L’Esprit leur dévoile ici leurs motifs cachés pour demander un roi. Ce n’étaient point, au fond, ceux qu’ils avaient donnés à Samuel, au chap. 8:5: «Voici, tu es vieux, et tes fils ne marchent pas dans tes voies». Souvent l’homme colore ainsi ses motifs aux yeux des hommes, mais il ne peut les cacher à Dieu et à son prophète. Au fond du cœur d’Israël régnait tout simplement la peur de Nakhash, avec un absolu manque de foi et de confiance en Dieu. L’Éternel était leur roi, mais ils aimaient mieux les secours d’un roi selon les nations et la sécurité dont il pouvait les couvrir, que les «ailes de l’Éternel», à l’ombre desquelles ils auraient dû se réfugier en poussant des cris de joie.

Malgré tout, Dieu condescend à leur demande et l’histoire de leur responsabilité continue ainsi sous un autre régime: «L’Éternel a mis un roi sur vous» (v. 13). Le cœur d’Israël changera-t-il sous cette nouvelle économie! La suite le montrera. Pour le moment, il s’agissait de les convaincre que «le mal qu’ils avaient fait était grand aux yeux de l’Éternel, d’avoir demandé un roi pour eux» (v. 17). Samuel leur en donne le signe par les tonnerres et la pluie tombant du ciel hors de saison; mais il crie et intercède en même temps pour eux. Jamais, pendant toute sa carrière, cet homme de prière ne s’est ralenti dans ses supplications.

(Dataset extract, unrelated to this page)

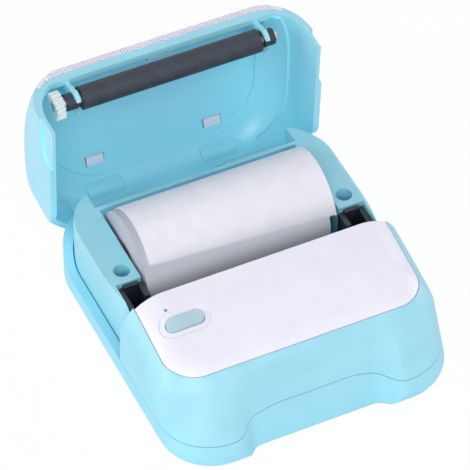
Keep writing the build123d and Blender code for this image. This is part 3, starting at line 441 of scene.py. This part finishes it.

La conscience du peuple est de nouveau atteinte, mais combien de fois déjà ne l’avait-elle pas été! témoin le beau mouvement de Mitspa, au chap. 7. Ils disent ici à Samuel: «Prie l’Éternel, ton Dieu, pour tes serviteurs, afin que nous ne mourions point; car, à tous nos péchés, nous avons ajouté ce mal d’avoir demandé un roi pour nous» (v. 19). L’intercession de l’homme de Dieu est leur seule ressource; c’est vrai, mais le mal est fait et subsiste; il n’est pas dans les voies divines de recrépir un mur crevassé, de donner une belle apparence à une maison en ruines. Une chose leur restait, notre ressource aussi, dans les circonstances où nous vivons: il y a possibilité de marcher au milieu des ruines d’une manière qui glorifie Dieu. «Ne craignez pas», dit Samuel au peuple, «vous avez fait tout ce mal, seulement ne vous détournez pas de l’Éternel, et servez l’Éternel de tout votre cœur» (v. 20). S’il se trouve des âmes qui, dans le jour actuel, n’aient pour but que d’honorer Dieu et de le servir, leur voie sera réellement lumière au milieu des ténèbres qui les entourent. Ces âmes trouveront d’autre part, en s’appuyant sur trois choses qui restent debout pour tous les temps, des ressources que la ruine ne peut tarir ni diminuer: «Car l’Éternel, à cause de son grand nom, n’abandonnera point son peuple, parce que l’Éternel s’est plu à faire de vous son peuple. Quant à moi aussi, loin de moi que je pèche contre l’Éternel, que je cesse de prier pour vous; mais je vous enseignerai le bon et le droit chemin» (v. 22, 23).

Ces choses sont les trois piliers de la vie chrétienne. La ruine ne change rien à la grâce de Dieu qui reste notre assurance à toujours. L’intercession de Christ, dont celle de Samuel n’est qu’un faible type, est capable de nous conduire à travers toutes les difficultés. La Parole enfin, dont le prophète était le porteur pour le peuple, «nous enseigne que, reniant l’impiété et les convoitises mondaines, nous vivions dans le présent siècle sobrement, et justement, et pieusement» (Tite 2:12).

En terminant, Samuel dit au peuple: «Seulement, craignez l’Éternel et servez-le en vérité, de tout votre cœur; car voyez quelles grandes choses il a faites pour vous» (v. 24). N’oublions pas que la connaissance de son «grand salut» est le vrai moyen de le craindre comme il veut être craint, de le servir comme il veut être servi. Souvenons-nous aussi que la connaissance de la grâce de Dieu n’affaiblit en aucune manière la responsabilité de son peuple. «Si vous vous adonnez au mal, vous périrez, vous et votre roi».